• **EXERCISE DIRECTIONS**: Please reproduce every record, keeping each one exactly as written.

• **GIVEN INFORMATION**:

# # #

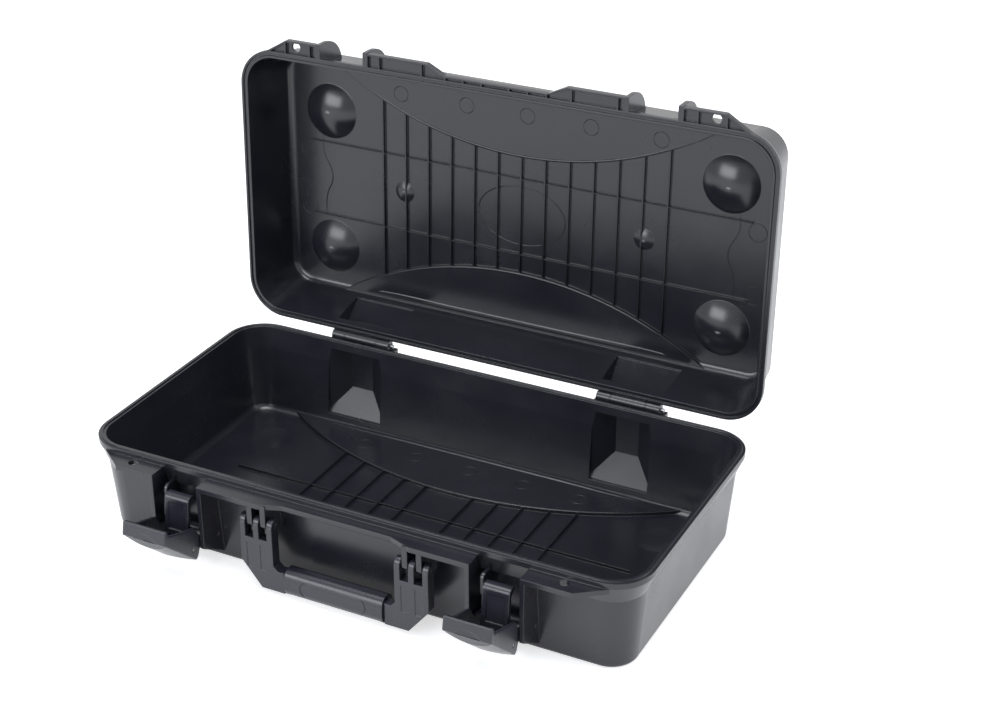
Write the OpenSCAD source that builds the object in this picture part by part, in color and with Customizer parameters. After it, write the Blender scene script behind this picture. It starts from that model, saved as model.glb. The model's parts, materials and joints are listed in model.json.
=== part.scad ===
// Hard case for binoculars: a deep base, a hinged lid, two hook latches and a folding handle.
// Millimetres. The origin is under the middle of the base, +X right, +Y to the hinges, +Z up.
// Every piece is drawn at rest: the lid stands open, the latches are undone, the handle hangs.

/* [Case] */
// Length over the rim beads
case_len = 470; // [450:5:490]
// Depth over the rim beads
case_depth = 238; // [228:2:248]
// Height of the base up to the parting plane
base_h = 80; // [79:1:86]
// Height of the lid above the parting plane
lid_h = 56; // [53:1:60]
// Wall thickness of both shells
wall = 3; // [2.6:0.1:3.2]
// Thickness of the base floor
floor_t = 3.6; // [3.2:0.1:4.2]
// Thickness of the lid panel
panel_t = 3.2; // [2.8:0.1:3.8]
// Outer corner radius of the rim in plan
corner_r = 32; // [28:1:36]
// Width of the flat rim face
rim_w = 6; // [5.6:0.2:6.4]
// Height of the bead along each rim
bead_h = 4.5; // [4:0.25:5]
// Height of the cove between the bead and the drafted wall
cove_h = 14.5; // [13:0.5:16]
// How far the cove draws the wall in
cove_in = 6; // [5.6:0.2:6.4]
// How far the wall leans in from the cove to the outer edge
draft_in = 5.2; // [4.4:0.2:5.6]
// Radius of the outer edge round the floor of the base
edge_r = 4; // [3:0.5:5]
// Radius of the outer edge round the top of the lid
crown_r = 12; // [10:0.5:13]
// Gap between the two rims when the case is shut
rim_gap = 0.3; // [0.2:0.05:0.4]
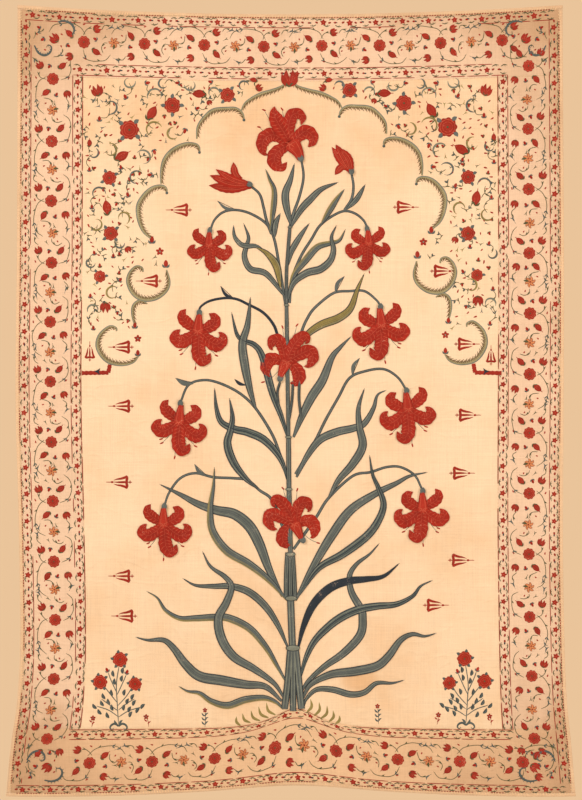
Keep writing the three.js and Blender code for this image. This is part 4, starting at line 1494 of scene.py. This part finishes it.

# # #

• **ANSWER FOR THIS EXERCISE**:
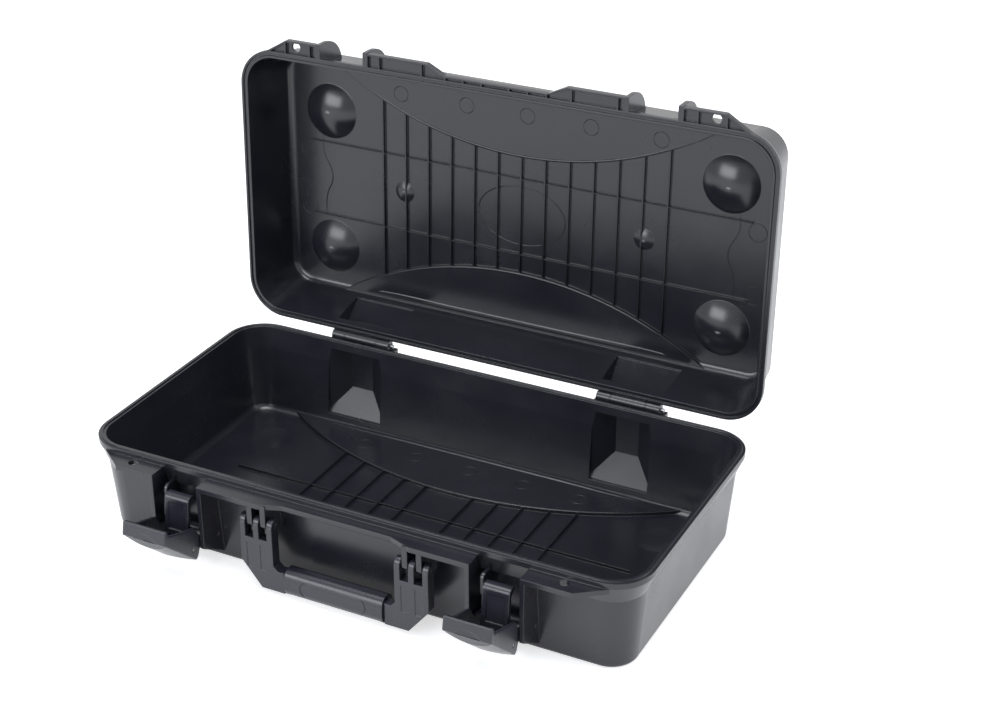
Write the OpenSCAD source that builds the object in this picture part by part, in color and with Customizer parameters. After it, write the Blender scene script behind this picture. It starts from that model, saved as model.glb. The model's parts, materials and joints are listed in model.json.
=== part.scad ===
// Hard case for binoculars: a deep base, a hinged lid, two hook latches and a folding handle.
// Millimetres. The origin is under the middle of the base, +X right, +Y to the hinges, +Z up.
// Every piece is drawn at rest: the lid stands open, the latches are undone, the handle hangs.

/* [Case] */
// Length over the rim beads
case_len = 470; // [450:5:490]
// Depth over the rim beads
case_depth = 238; // [228:2:248]
// Height of the base up to the parting plane
base_h = 80; // [79:1:86]
// Height of the lid above the parting plane
lid_h = 56; // [53:1:60]
// Wall thickness of both shells
wall = 3; // [2.6:0.1:3.2]
// Thickness of the base floor
floor_t = 3.6; // [3.2:0.1:4.2]
// Thickness of the lid panel
panel_t = 3.2; // [2.8:0.1:3.8]
// Outer corner radius of the rim in plan
corner_r = 32; // [28:1:36]
// Width of the flat rim face
rim_w = 6; // [5.6:0.2:6.4]
// Height of the bead along each rim
bead_h = 4.5; // [4:0.25:5]
// Height of the cove between the bead and the drafted wall
cove_h = 14.5; // [13:0.5:16]
// How far the cove draws the wall in
cove_in = 6; // [5.6:0.2:6.4]
// How far the wall leans in from the cove to the outer edge
draft_in = 5.2; // [4.4:0.2:5.6]
// Radius of the outer edge round the floor of the base
edge_r = 4; // [3:0.5:5]
// Radius of the outer edge round the top of the lid
crown_r = 12; // [10:0.5:13]
// Gap between the two rims when the case is shut
rim_gap = 0.3; // [0.2:0.05:0.4]
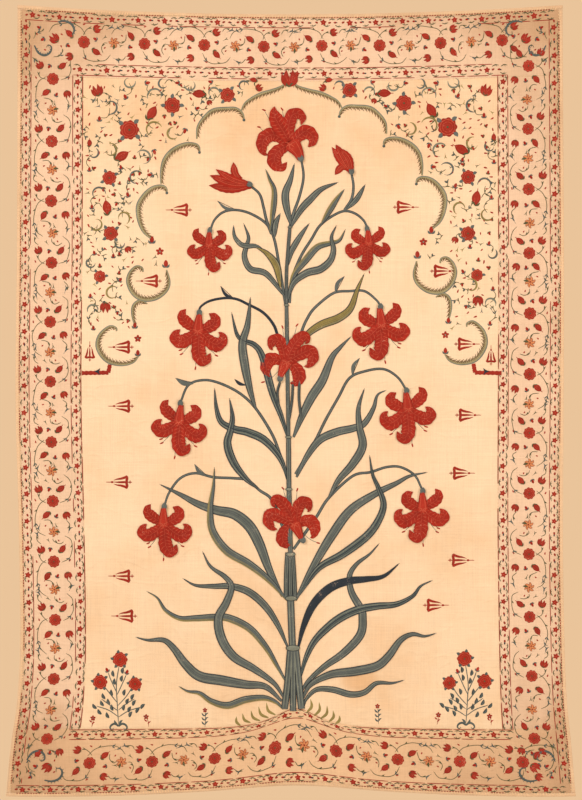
Keep writing the three.js and Blender code for this image. This is part 4, starting at line 1494 of scene.py. This part finishes it.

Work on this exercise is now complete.